• [Dataset excerpt]:
+++
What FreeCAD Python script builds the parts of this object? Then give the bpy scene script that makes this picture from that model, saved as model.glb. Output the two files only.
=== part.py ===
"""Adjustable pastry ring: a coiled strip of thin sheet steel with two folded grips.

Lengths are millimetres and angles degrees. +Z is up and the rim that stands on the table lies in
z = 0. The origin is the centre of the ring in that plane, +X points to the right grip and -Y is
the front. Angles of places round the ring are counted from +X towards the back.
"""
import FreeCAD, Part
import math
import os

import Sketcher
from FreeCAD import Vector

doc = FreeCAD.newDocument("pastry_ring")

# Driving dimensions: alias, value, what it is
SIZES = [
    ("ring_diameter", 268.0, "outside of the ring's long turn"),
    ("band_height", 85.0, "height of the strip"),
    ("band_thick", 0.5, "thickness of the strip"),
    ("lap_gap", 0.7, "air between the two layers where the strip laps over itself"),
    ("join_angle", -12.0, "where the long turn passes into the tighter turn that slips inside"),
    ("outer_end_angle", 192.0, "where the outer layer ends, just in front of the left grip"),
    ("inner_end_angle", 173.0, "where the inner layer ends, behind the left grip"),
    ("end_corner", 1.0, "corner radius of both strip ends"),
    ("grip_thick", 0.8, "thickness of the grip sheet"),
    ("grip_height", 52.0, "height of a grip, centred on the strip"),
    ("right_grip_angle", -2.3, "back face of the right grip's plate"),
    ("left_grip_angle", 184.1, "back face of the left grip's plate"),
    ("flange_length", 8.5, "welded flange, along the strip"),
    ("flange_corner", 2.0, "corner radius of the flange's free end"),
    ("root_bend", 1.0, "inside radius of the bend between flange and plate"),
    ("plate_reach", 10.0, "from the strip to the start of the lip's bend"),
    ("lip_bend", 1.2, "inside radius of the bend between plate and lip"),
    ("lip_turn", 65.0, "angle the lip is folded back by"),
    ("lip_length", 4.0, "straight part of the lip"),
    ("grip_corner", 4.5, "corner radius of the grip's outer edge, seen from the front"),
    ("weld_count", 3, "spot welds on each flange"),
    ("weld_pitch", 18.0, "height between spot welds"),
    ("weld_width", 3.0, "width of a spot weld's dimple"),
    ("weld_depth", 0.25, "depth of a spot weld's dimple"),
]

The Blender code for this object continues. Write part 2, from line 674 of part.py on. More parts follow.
+++
• [AIM OF THE TASK]: Write the data back out verbatim.

• [PROBLEM SOLUTION]:
What FreeCAD Python script builds the parts of this object? Then give the bpy scene script that makes this picture from that model, saved as model.glb. Output the two files only.
=== part.py ===
"""Adjustable pastry ring: a coiled strip of thin sheet steel with two folded grips.

Lengths are millimetres and angles degrees. +Z is up and the rim that stands on the table lies in
z = 0. The origin is the centre of the ring in that plane, +X points to the right grip and -Y is
the front. Angles of places round the ring are counted from +X towards the back.
"""
import FreeCAD, Part
import math
import os

import Sketcher
from FreeCAD import Vector

doc = FreeCAD.newDocument("pastry_ring")

# Driving dimensions: alias, value, what it is
SIZES = [
    ("ring_diameter", 268.0, "outside of the ring's long turn"),
    ("band_height", 85.0, "height of the strip"),
    ("band_thick", 0.5, "thickness of the strip"),
    ("lap_gap", 0.7, "air between the two layers where the strip laps over itself"),
    ("join_angle", -12.0, "where the long turn passes into the tighter turn that slips inside"),
    ("outer_end_angle", 192.0, "where the outer layer ends, just in front of the left grip"),
    ("inner_end_angle", 173.0, "where the inner layer ends, behind the left grip"),
    ("end_corner", 1.0, "corner radius of both strip ends"),
    ("grip_thick", 0.8, "thickness of the grip sheet"),
    ("grip_height", 52.0, "height of a grip, centred on the strip"),
    ("right_grip_angle", -2.3, "back face of the right grip's plate"),
    ("left_grip_angle", 184.1, "back face of the left grip's plate"),
    ("flange_length", 8.5, "welded flange, along the strip"),
    ("flange_corner", 2.0, "corner radius of the flange's free end"),
    ("root_bend", 1.0, "inside radius of the bend between flange and plate"),
    ("plate_reach", 10.0, "from the strip to the start of the lip's bend"),
    ("lip_bend", 1.2, "inside radius of the bend between plate and lip"),
    ("lip_turn", 65.0, "angle the lip is folded back by"),
    ("lip_length", 4.0, "straight part of the lip"),
    ("grip_corner", 4.5, "corner radius of the grip's outer edge, seen from the front"),
    ("weld_count", 3, "spot welds on each flange"),
    ("weld_pitch", 18.0, "height between spot welds"),
    ("weld_width", 3.0, "width of a spot weld's dimple"),
    ("weld_depth", 0.25, "depth of a spot weld's dimple"),
]

The Blender code for this object continues. Write part 2, from line 674 of part.py on. More parts follow.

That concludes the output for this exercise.